Hacking the 5 Distractions to Productivity

Research shows up to 65% of future leaders feel busy all the time. When this happens, productivity starts to suffer, and you can get distracted. The trick is finding easy ways to keep track of these distractions and limit them.

Here I share five common distractions you need to hack to ensure you don’t get diverted. 

Distraction #1 Lack of Energy

The flurry of constant activity and the need to be switched on all the time takes a lot of energy—and this is what limits many people from achieving as much as they could. The Huffington Post’s Anne Loehr reported in 2014 that the Johnson & Johnson Human Performance Institute (HPI) found when you’re constantly physically and mentally taxed, your energy drains and your effectiveness diminishes, and you start to lose your edge—just like a professional athlete. To stay productive, you need to take the time to recharge your batteries. This includes managing sleep, diet and exercise to maintain your energy.

Distraction #2 Wrong Mindset and Self Doubt

Too often, self-doubt gets in the way and starts to stall forward progress. This can show up as an inner dialogue guiding you when you’re in your leadership role. If these voices start creating doubt, it’s easy to start second-guessing what needs to be done. This creates a distraction that can take you off track. By gathering feedback from those you trust you can ensure that you keep the right mindset. 

Distraction #3 Time Fillers and the Biological Need to Be Busy

We seem to be wired to believe that if we’re not constantly doing something we’re wasting our time. A famous experiment in the 1950’s by James Olds & Peter Milner placed small electrodes in the brains of rats to stimulate the part of the brain that released dopamine whenever the rat pressed a lever. The result was rats becoming addicted to pressing the lever up to 700 times an hour. We as humans have a similar response mechanism to dopamine. We’ve become so highly strung that we need to be busy all the time. And worse still, people get caught on a treadmill where it doesn’t matter what they’re doing if they’re busy at it.

For many of us we need to stop and think about why we are doing something and make sure it is not just to fulfil the need to feel busy. 

Distraction #4 Technology and how it Overwhelms

Focusing on what’s important is becoming harder due to the constant barrage of digital information and technological overload. People are being distracted by things that are not relevant or important. It’s estimated that, on average, we have 4000 thoughts per day flying in and out of our minds.
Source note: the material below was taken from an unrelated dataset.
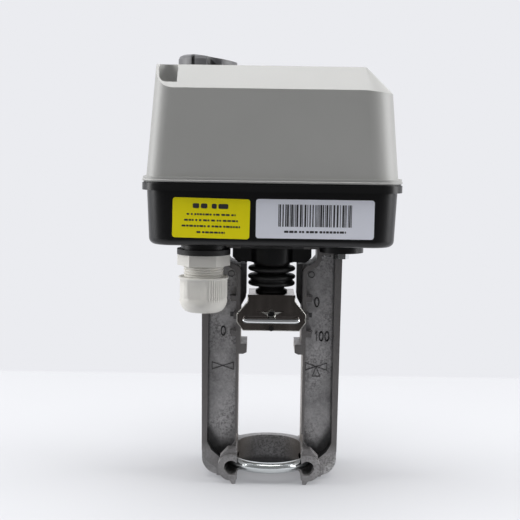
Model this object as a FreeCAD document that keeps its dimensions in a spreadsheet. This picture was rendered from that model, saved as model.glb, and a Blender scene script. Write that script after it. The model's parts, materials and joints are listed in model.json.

This makes it extremely challenging to focus on any one thought for a period before technology introduces another random thought to distract you. Make sure that you control your use of technology and not the other way around. 

Distraction #5 Interruptions that Steal Your Time

Interruptions from staff, work colleagues, suppliers, customers and any other area that may distract your flow and use of time slow you down. If you analyse these external distractions, they fall into the common categories of what we can see, what we can hear and what we can touch or more accurately how the surrounding environment can impact us. Keep track of which interruptions are taking your time and develop strategies to limit them. 

Regardless of the distraction, identifying ways to reduce interference and increasing your effectiveness by implementing fast track strategies or hacks to accomplish more in less time are important solutions. Often just being aware of the distractions is half the battle.